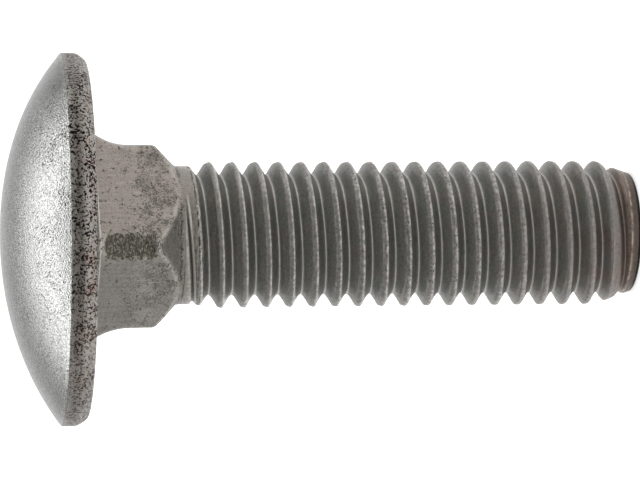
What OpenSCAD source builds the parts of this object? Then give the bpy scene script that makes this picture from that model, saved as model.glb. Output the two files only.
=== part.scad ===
// M8 x 30 carriage bolt: domed head, square neck and a rolled right-hand thread, in one piece.
// Sizes are in millimetres. The bolt is drawn along +Z, from the underside of its head at Z = 0
// to its end, with the neck's flats facing along X and Y. It is then turned over to stand on
// that end, head up, with its axis on the Z axis.

/* [Head] */
// Diameter of the head over its rim
head_diameter = 20.0; // [16:0.1:24]
// Height of the head, from its underside to the top of the dome
head_height = 4.55; // [3:0.05:8]
// Radius of the sphere that the dome is part of
dome_radius = 17.35; // [12:0.05:40]
// Height of the chamfer round the rim's back edge
rim_chamfer_height = 0.5; // [0:0.05:1]
// Depth of that chamfer, measured towards the axis
rim_chamfer_depth = 0.38; // [0:0.02:1]

/* [Square neck] */
// Width across two opposite flats
neck_width = 7.85; // [6:0.05:9]
// Diameter over the corners, which the forging leaves short of a sharp square
neck_corner_diameter = 9.83; // [8:0.01:10.5]
// Distance from the head's underside to where the corners begin to run down to the shank
neck_length = 3.76; // [2.5:0.02:8]
// Radius of the sphere that the corners run down along
run_down_radius = 6.38; // [5.6:0.02:12]
// Distance from the underside over which the corners fill out towards the head
corner_flare_length = 2.35; // [0.5:0.05:2.5]
// Radius of the curve by which they fill out
corner_flare_radius = 3.2; // [2.6:0.1:8]
// Radius of the fillet between the flats and the head
neck_fillet = 0.45; // [0.1:0.05:1]

/* [Shank and thread] */
// Length from the underside of the head to the end
bolt_length = 29.7; // [16:0.1:80]
// Diameter of the plain shank between the neck and the thread, as the blank was before rolling
shank_diameter = 7.44; // [7.2:0.02:7.6]
// Diameter over the thread's crests
thread_diameter = 7.9; // [7.76:0.01:7.97]
// Diameter at the bottom of the thread's groove
root_diameter = 6.45; // [6.2:0.01:6.7]
// Distance from one turn of the thread to the next
pitch = 1.25; // [1:0.05:2]
// Width of the flat at the bottom of the groove
root_width = 0.14; // [0.05:0.01:0.3]
// Angle between the groove's two flanks
flank_angle = 60; // [50:1:70]
// Where the middle of the groove first crosses the +X side at its full depth
first_groove = 6.13; // [5.9:0.01:20]
// Where the shank begins to swell to the thread's diameter
swell_start = 5.2; // [5.1:0.05:20]
// Length over which it swells
swell_length = 1.4; // [0.3:0.05:3]
// Length of the tapered threads at the end
end_taper_length = 1.9; // [0.1:0.1:4]
// Diameter of the flat end
end_diameter = 6.4; // [4:0.1:7.7]

/* [Hidden] */
$fn = 96;

head_r = head_diameter / 2;
crest_r = thread_diameter / 2;
root_r = root_diameter / 2;
shank_r = shank_diameter / 2;
corner_r = neck_corner_diameter / 2;
end_r = end_diameter / 2;
overlap = 0.5;

// The run-down's sphere is centred on the axis and passes through the corners at neck_length.
run_down_centre = neck_length - sqrt(pow(run_down_radius, 2) - pow(corner_r, 2));
neck_end = run_down_centre + sqrt(pow(run_down_radius, 2) - pow(shank_r, 2));

// The groove is cut by a ribbon wound round the blank, which reaches just past the crests. It
// comes down from the shank's surface to its full depth between the two steps named here.
steps_per_turn = 30;
ribbon_r = crest_r + 0.12;
flank_slope = tan(flank_angle / 2);
start_step = round(0.2 * steps_per_turn);
full_step = round(0.86 * steps_per_turn);
last_step = ceil((bolt_length + 1 - first_groove) / pitch + 1) * steps_per_turn;

// A part of the sphere, cut off by the rim and by the underside.
module head() {
    intersection() {
        translate([0, 0, dome_radius - head_height])
            sphere(dome_radius);
        rotate_extrude()
            polygon([
                [0, -head_height - 1],
                [head_r, -head_height - 1],
                [head_r, -rim_chamfer_height],
                [head_r - rim_chamfer_depth, 0],
                [0, 0]
            ]);
    }
}

// Two opposite flats and their fillets: in the outline, X is across the neck and Y is along it.
module flats(turn) {
    half = neck_width / 2;
    rotate([90, 0, turn])
        translate([0, 0, -neck_width])
            linear_extrude(2 * neck_width) {
                translate([-half, -overlap])
                    square([neck_width, neck_end + 2 * overlap]);
                difference() {
                    translate([-half - neck_fillet, -overlap])
                        square([neck_width + 2 * neck_fillet, neck_fillet + overlap]);
                    for (side = [-1, 1])
                        translate([side * (half + neck_fillet), neck_fillet])
                            circle(neck_fillet);
                }
            }
}

// The turned outline of the corners. It ends just inside the shank.
module corners() {
    widest = corner_r + corner_flare_radius;
    length = neck_end + 0.03;
    rotate_extrude()
        difference() {
            translate([0, -overlap])
                square([widest, length + overlap]);
            translate([widest, corner_flare_length])
                circle(corner_flare_radius);
            translate([corner_r, corner_flare_length])
                square([widest, length]);
        }
}

module neck() {
    intersection() {
        flats(0);
        flats(90);
        corners();
        translate([0, 0, run_down_centre])
            sphere(run_down_radius);
    }
}

// The shank as it would be with no groove in it.
module blank() {
    rotate_extrude()
        polygon([
            [0, overlap],
            [shank_r, overlap],
            [shank_r, swell_start],
            [crest_r, swell_start + swell_length],
            [crest_r, bolt_length - end_taper_length],
            [end_r, bolt_length],
            [0, bolt_length]
        ]);
}

function groove_bottom(i) =
    let (left = max(0, full_step - i) / (full_step - start_step))
    root_r + left * (shank_r + 0.03 - root_r);

// One cross-section of the ribbon: the groove's bottom, then its outer side.
function section(i) =
    let (
        angle = 360 * i / steps_per_turn,
        z = first_groove + pitch * (i / steps_per_turn - 1),
        bottom = groove_bottom(i),
        half = root_width / 2,
        wide = half + (ribbon_r - bottom) * flank_slope
    )
    [
        for (p = [[bottom, -half], [bottom, half], [ribbon_r, wide], [ribbon_r, -wide]])
            [p.x * cos(angle), p.x * sin(angle), z + p.y]
    ];

module groove() {
    count = last_step - start_step;
    points = [for (i = [start_step:last_step]) each section(i)];
    sides = [
        for (i = [0:count - 1], k = [0:3])
            let (a = 4 * i + k, b = 4 * i + (k + 1) % 4)
            each [[a, a + 4, b + 4], [a, b + 4, b]]
    ];
    first_end = [0, 1, 2, 3];
    last_end = [4 * count + 3, 4 * count + 2, 4 * count + 1, 4 * count];
    polyhedron(points, concat([first_end], sides, [last_end]));
}

module carriage_bolt() {
    color("silver")
        translate([0, 0, bolt_length])
            rotate([180, 0, 0]) {
                head();
                neck();
                difference() {
                    blank();
                    groove();
                }
            }
}

carriage_bolt();
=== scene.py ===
import math

import bpy
import numpy as np
from mathutils import Matrix, Vector, noise


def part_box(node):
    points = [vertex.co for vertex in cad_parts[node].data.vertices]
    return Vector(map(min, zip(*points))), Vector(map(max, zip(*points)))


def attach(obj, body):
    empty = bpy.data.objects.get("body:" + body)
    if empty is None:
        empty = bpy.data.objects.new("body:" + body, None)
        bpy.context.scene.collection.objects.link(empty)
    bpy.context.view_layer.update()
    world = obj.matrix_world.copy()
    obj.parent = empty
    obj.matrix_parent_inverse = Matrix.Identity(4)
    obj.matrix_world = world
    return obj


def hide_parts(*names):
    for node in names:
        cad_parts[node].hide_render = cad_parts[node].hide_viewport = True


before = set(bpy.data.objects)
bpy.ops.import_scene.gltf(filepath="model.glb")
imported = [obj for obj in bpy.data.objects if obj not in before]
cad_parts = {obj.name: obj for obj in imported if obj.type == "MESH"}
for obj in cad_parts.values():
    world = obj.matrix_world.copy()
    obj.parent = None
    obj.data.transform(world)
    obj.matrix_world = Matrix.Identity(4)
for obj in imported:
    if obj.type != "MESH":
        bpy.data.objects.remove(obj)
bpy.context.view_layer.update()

mm = 0.001


def hexToLinear(code):
    # sRGB hex to the linear colour that the shader sockets take
    parts = [int(code[i:i + 2], 16) / 255 for i in (1, 3, 5)]
    return [c / 12.92 if c <= 0.04045 else ((c + 0.055) / 1.055) ** 2.4 for c in parts] + [1.0]


def direction(degrees):
    # a level unit vector, turned so far from +X towards +Y
    return Vector((math.cos(math.radians(degrees)), math.sin(math.radians(degrees)), 0))


def ramp(value, low, high):
    # 0 at low, 1 at high, and level past them
    return np.clip((value - low) / (high - low), 0, 1)


def ease(value, low, high):
    part = ramp(value, low, high)
    return part * part * (3 - 2 * part)


def softMin(a, b, softness):
    # the smaller of two, rounded where they meet
    h = ramp(b - a, -softness, softness)
    return b + (a - b) * h - softness * h * (1 - h)


def softMax(a, b, softness):
    return -softMin(-a, -b, softness)


def roughnessAt(radius, depth, angle, size, seed):
    # smooth noise from -1 to 1 at each point, with bumps of the given size
    shift = Vector((7.31, 3.17, 5.53)) * seed
    points = np.broadcast_arrays(radius * np.cos(angle), radius * np.sin(angle), depth)
    return np.array([noise.noise(Vector(point) / size + shift) for point in zip(*points)])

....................

Exercise objective
Each line from the line with "points = [vertex.co" to the line with "if empty is" is to be echoed exactly; both boundary lines are included, and nothing else is to be output.

Written reply
    points = [vertex.co for vertex in cad_parts[node].data.vertices]
    return Vector(map(min, zip(*points))), Vector(map(max, zip(*points)))


def attach(obj, body):
    empty = bpy.data.objects.get("body:" + body)
    if empty is None:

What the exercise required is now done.